WHAT THIS TASK INVOLVES:
Using the data below, return the stretch from the line that contains "for name, solids" through the line that contains "obj.matrix_parent_inverse = Matrix.Identity(4)", both included, exactly as it stands and nothing beyond it.

===== SUPPLIED DATA

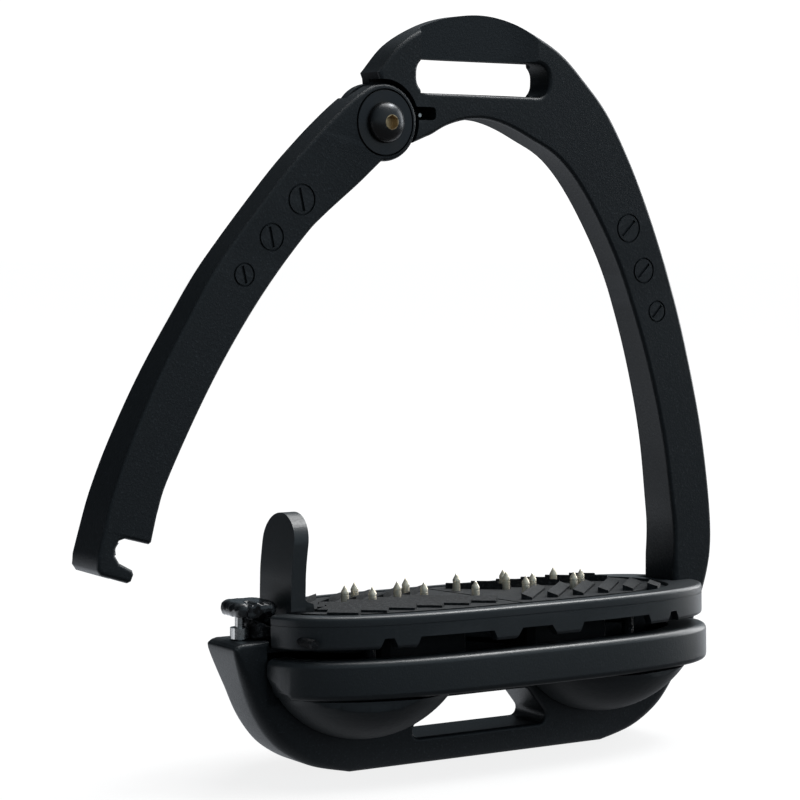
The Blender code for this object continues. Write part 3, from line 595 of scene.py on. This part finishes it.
def nearest_on_outline(place, outline, index):
    """Foot of a place on the two stretches of the outline beside a corner."""
    corners = [Vector((x, 0, z)) for x, z in
               (outline[index - 1], outline[index], outline[(index + 1) % len(outline)])]
    feet = []
    for first, last in zip(corners, corners[1:]):
        foot, share = intersect_point_line(place, first, last)
        feet.append(first.lerp(last, min(max(share, 0), 1)))
    return min(feet, key=lambda foot: (place - foot).length)


def round_ends(mesh, outline):
    """Enlarge the rounded edge along the outside of the base."""
    rim = KDTree(len(outline))
    for index, (x, z) in enumerate(outline):
        rim.insert((x, 0, z), index)
    rim.balance()
    shift = NOMINAL_HALF - EDGE
    for vert in mesh.vertices:
        place = Vector((vert.co.x / MM, 0, vert.co.z / MM))
        _, index, _ = rim.find(place)
        edge_point = nearest_on_outline(place, outline, index)
        distance = (place - edge_point).length
        inside = abs(edge_point.x) < INNER_CORNER[0] and edge_point.z > INNER_CORNER[1]
        outside = edge_point.z < BASE_EDGE_RIGHT[0] and not inside
        if not outside or distance > EDGE * 1.5 or abs(vert.co.y) / MM < shift - 0.01:
            continue
        radius = end_rounding(edge_point.x, edge_point.z)
        growth = radius / EDGE
        place = edge_point + (place - edge_point) * growth
        depth = NOMINAL_HALF - (NOMINAL_HALF - abs(vert.co.y) / MM) * growth
        vert.co = (place.x * MM, math.copysign(depth, vert.co.y) * MM, place.z * MM)
    refill_faces(mesh)


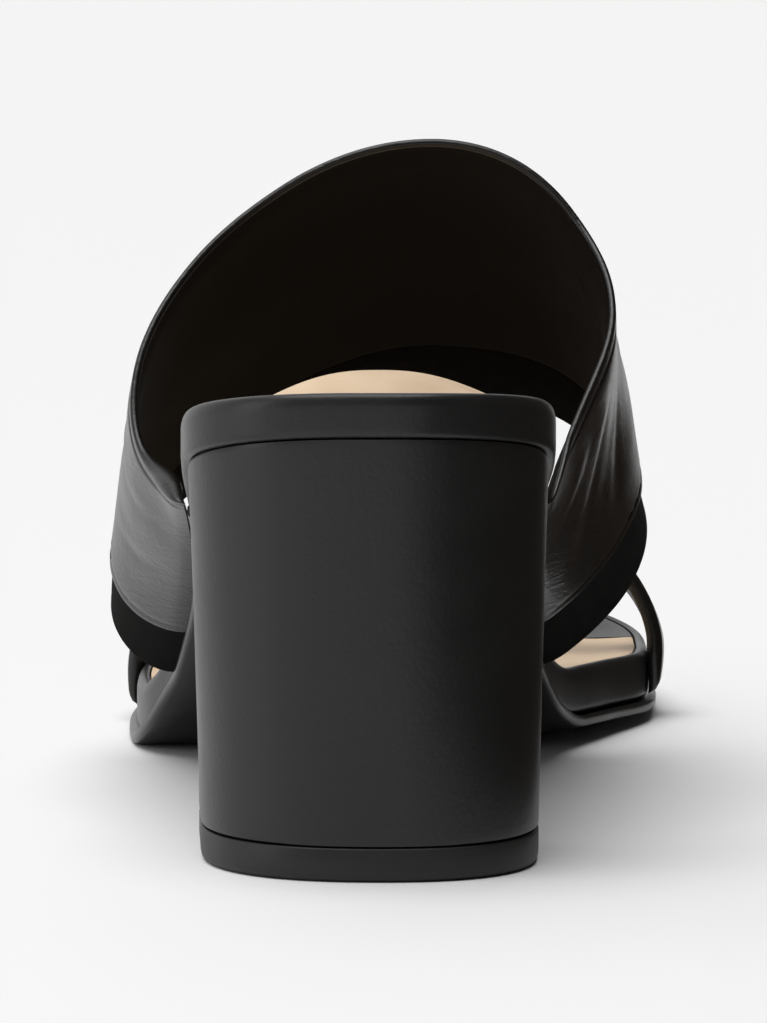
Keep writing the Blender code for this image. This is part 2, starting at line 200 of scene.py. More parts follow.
def cleanMesh(piece):
    deselectAll()
    piece.select_set(True)
    bpy.context.view_layer.objects.active = piece
    bpy.ops.object.mode_set(mode="EDIT")
    bpy.ops.mesh.select_all(action="SELECT")
    bpy.ops.mesh.remove_doubles(threshold=1e-6)
    bpy.ops.mesh.normals_make_consistent(inside=False)
    bpy.ops.object.mode_set(mode="OBJECT")
    bpy.ops.object.shade_smooth_by_angle(angle=math.radians(50))


def laidSheet(name, places):
    # a grid primitive whose loops are laid on the given places: columns, then points round each section
    columns, count = places.shape[:2]
    deselectAll()
    bpy.ops.mesh.primitive_grid_add(x_subdivisions=columns - 1, y_subdivisions=count, size=1.0)
    piece = bpy.context.object
    piece.name = piece.data.name = name
    flat = np.zeros(len(piece.data.vertices) * 3)
    piece.data.vertices.foreach_get("co", flat)
    flat = flat.reshape(-1, 3)
    column = np.rint((flat[:, 0] + 0.5) * (columns - 1)).astype(int)
    point = np.rint((flat[:, 1] + 0.5) * count).astype(int) % count
    piece.data.vertices.foreach_set("co", (places[column, point] + shift).ravel())
    cleanMesh(piece)
    return piece


def wallPlaces(start, end, columns, startMm, middle, endMm, outer, inner):
    # sections of a closed wall over the form; outer and inner give its two faces' heights above it in mm
    across = np.linspace(0, 1, columns + 1)
    a = across[:, None]
    startY, endY = edgeAt(start, across), edgeAt(end, across)
    startStep, endStep = squareStep(start, across), squareStep(end, across)
    rows = [startY + mm / 1000 * startStep for mm in startMm]
    rows += [startY + share * (endY - startY) for share in middle]
    rows += [endY - mm / 1000 * endStep for mm in endMm[::-1]]
    y = np.stack(rows, 1)
    fromStart = (y - startY[:, None]) / startStep[:, None] * 1000
    beforeEnd = (endY[:, None] - y) / endStep[:, None] * 1000
    base, normal = formPoint(y, a), formNormal(y, a)
    high = outer(a, y, fromStart, beforeEnd) / 1000
    low = inner(a, y, fromStart, beforeEnd) / 1000
    # the wall's two ends round in to its inner face, against the footbed's side
    fromEnd = np.clip(np.minimum(np.arange(columns + 1), np.arange(columns, -1, -1)) / 3, 0, 1)
    high = low + (high - low) * np.sqrt(1 - (1 - fromEnd) ** 2)[:, None]
    middleOff = (high + low) / 2
    top = base + normal * high[..., None]
    bottom = base + normal * low[..., None]

    def roll(row, step, sign):
        thick = high[:, row] - low[:, row]
        points = []
        for angle in (60, 30, 0, -30, -60):
            out = 0.42 * thick * math.cos(math.radians(angle)) * sign * step
            off = middleOff[:, row] + thick / 2 * math.sin(math.radians(angle))
            points.append(formPoint(y[:, row] + out, across) + formNormal(y[:, row], across) * off[:, None])
        return np.stack(points, 1)

    front = roll(-1, endStep, 1)
    back = roll(0, startStep, -1)[:, ::-1]
    return np.concatenate([top, front, bottom[:, ::-1], back], 1)


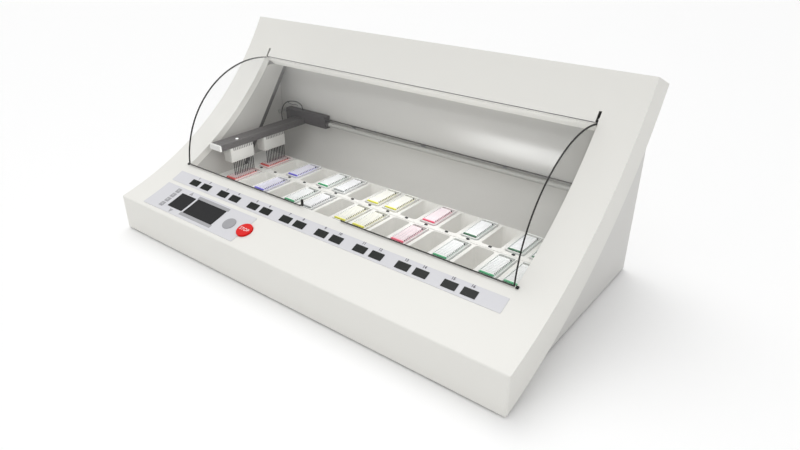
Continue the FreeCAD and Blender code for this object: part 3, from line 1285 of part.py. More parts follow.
def gantry_cable():
    """Looped cable from the side of the beam up to the top of the carriage."""
    origin = Vector(BEAM_CENTRE, CHAMBER_BACK, BEAM_BOTTOM)
    points = [origin + Vector(*step) for step in CABLE_STEPS]
    setback = CABLE_BEND_SHARE
    edges = []
    start = points[0]
    for before, at, after in zip(points, points[1:], points[2:]):
        run_in, run_out = at - before, after - at
        reach = setback * min(run_in.Length, run_out.Length)
        way_in, way_out = Vector(run_in).normalize(), Vector(run_out).normalize()
        first, last = at - way_in * reach, at + way_out * reach
        half_turn = way_in.getAngle(way_out) / 2
        radius = reach / math.tan(half_turn)
        inward = (way_out - way_in).normalize()
        middle = at + inward * (radius / math.cos(half_turn) - radius)
        print("cable bend radius", round(radius, 1))
        edges.append(Part.LineSegment(start, first).toShape())
        edges.append(Part.Arc(first, middle, last).toShape())
        start = last
    edges.append(Part.LineSegment(start, points[-1]).toShape())
    route = Part.Wire(edges)
    way = (points[1] - points[0]).normalize()
    ring = Part.Wire(Part.makeCircle(CABLE_RADIUS, points[0], way))
    tube = route.makePipeShell([ring], True, True)
    print("cable length", round(route.Length, 1), "volume share",
          round(tube.Volume / (math.pi * CABLE_RADIUS ** 2 * route.Length), 4))
    return tube


def display_strip():
    base = FASCIA_RADIUS - GLUE_GAP
    return drum_block(base - LABEL_THICKNESS, base, STRIP_LOW_ANGLE, STRIP_TOP_ANGLE, -STRIP_HALF, STRIP_HALF)


def glass_base():
    return FASCIA_RADIUS - GLUE_GAP * 2 - LABEL_THICKNESS


def glass_tile(x, angle, width, height):
    """Thin curved window glued on a fascia label."""
    base = glass_base()
    half = along_arc(height / 2)
    return drum_block(base - GLASS_THICKNESS, base, angle - half, angle + half, x - width / 2, x + width / 2)


def status_displays():
    """Sixteen small displays in eight pairs."""
    tiles = []
    for pair in range(COLUMNS // 2):
        middle = DISPLAY_PAIR_PITCH * (pair - (COLUMNS / 2 - 1) / 2) + DISPLAY_SHIFT
        for side in (-1, 1):
            tiles.append(glass_tile(middle + side * DISPLAY_PITCH / 2, DISPLAY_ANGLE, DISPLAY_WIDTH,
                                    DISPLAY_HEIGHT))
    return tiles


def control_panel():
    base = FASCIA_RADIUS - GLUE_GAP
    panel = drum_block(base - LABEL_THICKNESS, base, PANEL_LOW_ANGLE, PANEL_TOP_ANGLE, PANEL_LEFT,
                       PANEL_RIGHT)
    return cut_all(panel, key_holes())


def board_place():
    """Centre of the key board across the station, and half its width and length."""
    right = STOP_KEY_COLUMN + STOP_KEY_RADIUS * 2
    run = FASCIA_RADIUS * math.radians(PANEL_TOP_ANGLE - PANEL_LOW_ANGLE) / 2
    return (PANEL_LEFT + right) / 2, (right - PANEL_LEFT) / 2, run


def panel_board():
    """Printed board under the keys."""
    centre, half, run = board_place()
    board = box(-half, half, -run, run, 0.0, BOARD_THICKNESS)
    board.rotate(Vector(0.0, 0.0, 0.0), X_AXIS, ROUND_KEY_ANGLE)
    board.translate(drum(FASCIA_RADIUS + BOARD_DROP + BOARD_THICKNESS, ROUND_KEY_ANGLE, centre))
    return board


def board_posts():
    """Posts under the skin that carry the key board at its corners."""
    centre, half, run = board_place()
    out = normal(ROUND_KEY_ANGLE)
    along = tangent(ROUND_KEY_ANGLE)
    posts = []
    for across in (-1, 1):
        for up in (-1, 1):
            foot = drum(FASCIA_RADIUS + BOARD_DROP - SEAT_GAP, ROUND_KEY_ANGLE,
                        centre + across * (half - POST_INSET))
            post = rod(STANDOFF_RADIUS, BOARD_DROP, foot + along * (up * (run - POST_INSET)), out)
            posts.append(post.cut(full_drum(FASCIA_RADIUS + SKIN / 2)))
    return posts


def standing_board():
    """Main circuit board on four posts on the rear panel."""
    half = BOARD_WIDTH / 2
    wall = DEPTH - BODY_WALL - SEAT_GAP
    back = wall - STANDOFF_LENGTH
    x, low, top = BOARD_CENTRE, BOARD_HEIGHT, BOARD_HEIGHT + BOARD_TALL
    parts = [box(x - half, x + half, back - BOARD_THICKNESS, back, low, top)]
    for px in (x - half + STANDOFF_INSET, x + half - STANDOFF_INSET):
        for pz in (low + STANDOFF_INSET, top - STANDOFF_INSET):
            parts.append(rod(STANDOFF_RADIUS, STANDOFF_LENGTH, Vector(px, back, pz), Y_AXIS))
    middle = (low + top) / 2
    front = back - BOARD_THICKNESS
    for index in (-1, 0, 1):
        cx = x + index * CHIP_PITCH
        parts.append(box(cx - CHIP_SIZE / 2, cx + CHIP_SIZE / 2, front - CHIP_TALL, front,
                         middle - CHIP_SIZE / 2,
                         middle + CHIP_SIZE / 2))
    return fused(parts)


def floor_box(centre, width, length, tall):
    """Rounded housing that stands on the base plate."""
    low = BASE_TOP + SEAT_GAP
    return rounded_block(width, length, HOUSING_ROUND, low, low + tall, centre, HOUSING_DEPTH)


def power_supply():
    return floor_box(SUPPLY_CENTRE, SUPPLY_WIDTH, SUPPLY_LENGTH, SUPPLY_TALL)


def dosing_pump():
    """Pump that feeds the two heads, with two hose ports on its round end."""
    body = floor_box(PUMP_CENTRE, PUMP_WIDTH, PUMP_LENGTH, PUMP_TALL)
    x = PUMP_CENTRE + PUMP_WIDTH / 2 - HOUSING_ROUND
    z = BASE_TOP + SEAT_GAP + PUMP_TALL / 2
    head = rod(PUMP_HEAD_RADIUS, PUMP_HEAD_LENGTH, Vector(x, HOUSING_DEPTH, z), X_AXIS)
    ports = []
    for side in (-1, 1):
        start = Vector(x + PUMP_HEAD_LENGTH - HOUSING_ROUND, HOUSING_DEPTH + side * PORT_PITCH / 2, z)
        ports.append(rod(PORT_RADIUS, PORT_LENGTH, start, X_AXIS))
    return fused([body, head] + ports)


def mains_inlet():
    """Recessed inlet with three blades, held by a flange behind the panel."""
    half = INLET_WIDTH / 2
    x, low, top = INLET_CENTRE, INLET_HEIGHT, INLET_HEIGHT + INLET_TALL
    back = DEPTH - INLET_WALL / 2
    body = box(x - half, x + half, back - INLET_BODY, back, low, top)
    inner = box(x - half + INLET_WALL, x + half - INLET_WALL, back - INLET_BODY + INLET_WALL * 2,
                back + OVERRUN,
                low + INLET_WALL, top - INLET_WALL)
    wall = DEPTH - BODY_WALL - SEAT_GAP
    flange = box(x - half - INLET_FLANGE, x + half + INLET_FLANGE, wall - INLET_WALL, wall,
                 low - INLET_FLANGE / 2,
                 top + INLET_FLANGE / 2)
    shell = fused([body, flange]).cut(inner)
    blades = []
    middle = (low + top) / 2
    for index in (-1, 0, 1):
        bx = x + index * BLADE_PITCH
        bz = middle + (BLADE_TALL / 2 if index == 0 else -BLADE_TALL / 2)
        start = back - INLET_BODY + INLET_WALL
        blades.append(box(bx - BLADE_WIDTH / 2, bx + BLADE_WIDTH / 2, start, start + BLADE_LENGTH,
                          bz - BLADE_TALL / 2, bz + BLADE_TALL / 2))
    return fused([shell] + blades)


def racks_by_colour():
    """One group of racks for every colour."""
    groups = {}
    for colour, column, depth in filled_stations():
        groups.setdefault(f"racks_{colour}", []).append(slide_rack(column, depth))
    return groups


def all_nodes():
    """Every node by name, each a list of solids."""
    filled = filled_stations()
    nodes = {
        "fascia_shell": [fascia_shell()],
        "body_side_right": [body_side()],
        "body_side_left": [mirrored(body_side())],
        "rear_panel": [rear_panel()],
        "base_plate": [base_plate()],
        "rubber_feet": feet(),
        "deck_plate": [deck_plate()],
        "station_tray_front": [station_tray(FRONT_ROW_DEPTH)],
        "station_tray_rear": [station_tray(REAR_ROW_DEPTH)],
        "centre_bar": [centre_bar()],
        "position_marks": position_marks(),
        "chamber_back": [chamber_back()],
        "chamber_sides": both_sides(chamber_side()),
        "chamber_cheeks": both_sides(cheek()),
        "wall_seals": both_sides(seal_strip()),
        "chamber_front_wall": [front_wall()],
        "reagent_tanks": [reagent_tank(column, depth) for _, column, depth in filled],
        "glass_slides": [slide for _, column, depth in filled for slide in slides_in(column, depth)],
        "hood_sheet": [hood_sheet()],
        "hood_side_right": [hood_side()],
        "hood_side_left": [mirrored(hood_side())],
        "hood_trims": hood_trims() + [notch_tab()],
        "hinge_pins": hinge_pins(),
        "hinge_brackets": hinge_brackets(),
        "corner_stops": corner_stops(),
        "guide_rail": [guide_rail()],
        "rail_brackets": rail_brackets() + [idler_pin()],
        "drive_belt": [drive_belt()],
        "drive_pulley": [drive_pulley()],
        "idler_pulley": [idler_pulley()],
        "gantry_motor": [gantry_motor()],
        "carriage_housing": [carriage_housing()],
        "runner_block": [runner_block()],
        "gantry_beam": [beam()],
        "beam_end_cap": [beam_end_cap()],
        "beam_indicator": [beam_indicator()],
        "dispense_heads": [dispense_head(FRONT_HEAD_DEPTH), dispense_head(REAR_HEAD_DEPTH)],
        "needles": needles(FRONT_HEAD_DEPTH) + needles(REAR_HEAD_DEPTH),
        "gantry_cable": [gantry_cable()],
        "display_strip": [display_strip()],
        "status_displays": status_displays(),
        "control_panel": [control_panel()],
        "panel_screens": [glass_tile(SMALL_SCREEN_CENTRE, SCREEN_ANGLE, SMALL_SCREEN_WIDTH,
                                     SMALL_SCREEN_HEIGHT),
                          glass_tile(MAIN_SCREEN_CENTRE, SCREEN_ANGLE, MAIN_SCREEN_WIDTH,
                                     MAIN_SCREEN_HEIGHT)],
        "circuit_boards": [panel_board(), standing_board()],
        "power_supply": [power_supply()],
        "dosing_pump": [dosing_pump()],
        "mains_inlet": [mains_inlet()],
    }
    nodes.update(racks_by_colour())
    for name, x, angle, half, rise, round_key in key_list():
        nodes[name] = [key_cap(x, angle, half, rise, round_key)]
    return nodes


def main():
    to_centre = Vector(0.0, -DEPTH / 2, 0.0)
    for name, solids in all_nodes().items():
        shape = solids[0] if len(solids) == 1 else Part.makeCompound(solids)
        shape.translate(to_centre)
        size = shape.BoundBox
        print(name, len(shape.Solids), shape.isValid(), [round(v, 1) for v in (
            size.XMin, size.XMax, size.YMin, size.YMax, size.ZMin, size.ZMax)])
        shape.exportStep(f"parts/{name}.step")


main()
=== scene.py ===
"""Bench-top slide processing station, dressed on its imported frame.

Metres. +X runs across the station to the viewer's right, +Y from its front face to its back, +Z up from the bench.
"""

import logging
import math
from dataclasses import dataclass
from enum import Enum

import bpy
import numpy as np
from mathutils import Matrix


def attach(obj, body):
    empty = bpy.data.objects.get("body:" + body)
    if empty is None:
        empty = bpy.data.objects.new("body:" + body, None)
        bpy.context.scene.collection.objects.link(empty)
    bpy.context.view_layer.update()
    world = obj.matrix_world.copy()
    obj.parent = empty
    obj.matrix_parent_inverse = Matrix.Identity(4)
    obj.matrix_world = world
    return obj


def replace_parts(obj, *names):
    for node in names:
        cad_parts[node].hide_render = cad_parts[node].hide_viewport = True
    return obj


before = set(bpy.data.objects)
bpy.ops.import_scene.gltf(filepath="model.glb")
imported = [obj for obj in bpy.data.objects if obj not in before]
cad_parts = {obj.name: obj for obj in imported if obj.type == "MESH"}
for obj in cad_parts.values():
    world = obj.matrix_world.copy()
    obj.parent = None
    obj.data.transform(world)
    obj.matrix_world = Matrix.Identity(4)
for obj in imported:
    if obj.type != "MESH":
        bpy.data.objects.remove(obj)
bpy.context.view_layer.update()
log = logging.getLogger("station")

MM = 0.001
DEPTH = 0.528
SHARP_ANGLE = 32


def from_screen(code: str) -> tuple[float, float, float]:
    """Linear colour of a six-digit screen colour.

    Args:
        code: red, green and blue as hexadecimal pairs.

    Returns:
        Red, green and blue for a shader.
    """
    values = [int(code[i:i + 2], 16) / 255 for i in (0, 2, 4)]
    return tuple(v / 12.92 if v <= 0.04045 else ((v + 0.055) / 1.055) ** 2.4 for v in values)


def blank_material(title: str) -> tuple:
    """New material with nodes.

    Args:
        title: its name.

    Returns:
        The material, its nodes and its shader.
    """
    material = bpy.data.materials.new(title)
    material.use_nodes = True
    nodes = material.node_tree.nodes
    return material, nodes, nodes["Principled BSDF"]


def feed(node: bpy.types.Node, values: dict) -> bpy.types.Node:
    """Give a shader node's inputs their values, or the sockets that they are linked to.

    Args:
        node: the shader node.
        values: value or output socket for every input, by the input's name or number.

    Returns:
        The same node.
    """
    for name, value in values.items():
        if isinstance(value, bpy.types.NodeSocket):
            node.id_data.links.new(value, node.inputs[name])
        else:
            node.inputs[name].default_value = value
    return node


class Look:
    """Anything that a piece can be made of."""

    name: str

    def build(self) -> bpy.types.Material:
        """Node material, made once."""
        title = f"look_{self.name}"
        return bpy.data.materials.get(title) or self.make(title)

    def make(self, title: str) -> bpy.types.Material:
        """Make the node material under its title."""
        raise NotImplementedError


class Grain(Enum):
    """How the fine texture of a finish runs."""

    EVEN = (1.0, 1.0, 1.0)
    ALONG_X = (0.02, 1.0, 1.0)
    ALONG_Z = (1.0, 1.0, 0.02)


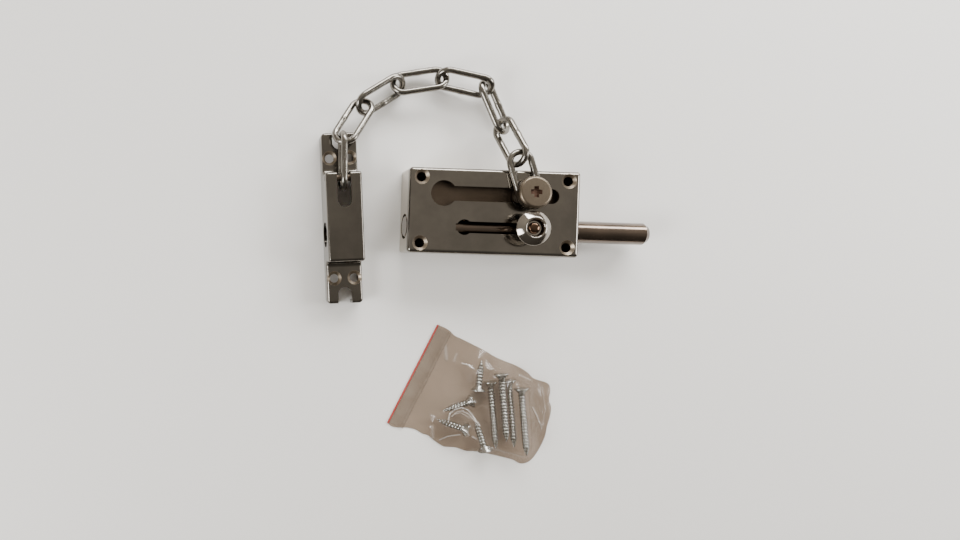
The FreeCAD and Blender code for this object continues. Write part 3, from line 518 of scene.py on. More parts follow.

==========

RESULT FOR THIS TASK:
    for name, solids in all_nodes().items():
        shape = solids[0] if len(solids) == 1 else Part.makeCompound(solids)
        shape.translate(to_centre)
        size = shape.BoundBox
        print(name, len(shape.Solids), shape.isValid(), [round(v, 1) for v in (
            size.XMin, size.XMax, size.YMin, size.YMax, size.ZMin, size.ZMax)])
        shape.exportStep(f"parts/{name}.step")


main()
=== scene.py ===
"""Bench-top slide processing station, dressed on its imported frame.

Metres. +X runs across the station to the viewer's right, +Y from its front face to its back, +Z up from the bench.
"""

import logging
import math
from dataclasses import dataclass
from enum import Enum

import bpy
import numpy as np
from mathutils import Matrix


def attach(obj, body):
    empty = bpy.data.objects.get("body:" + body)
    if empty is None:
        empty = bpy.data.objects.new("body:" + body, None)
        bpy.context.scene.collection.objects.link(empty)
    bpy.context.view_layer.update()
    world = obj.matrix_world.copy()
    obj.parent = empty
    obj.matrix_parent_inverse = Matrix.Identity(4)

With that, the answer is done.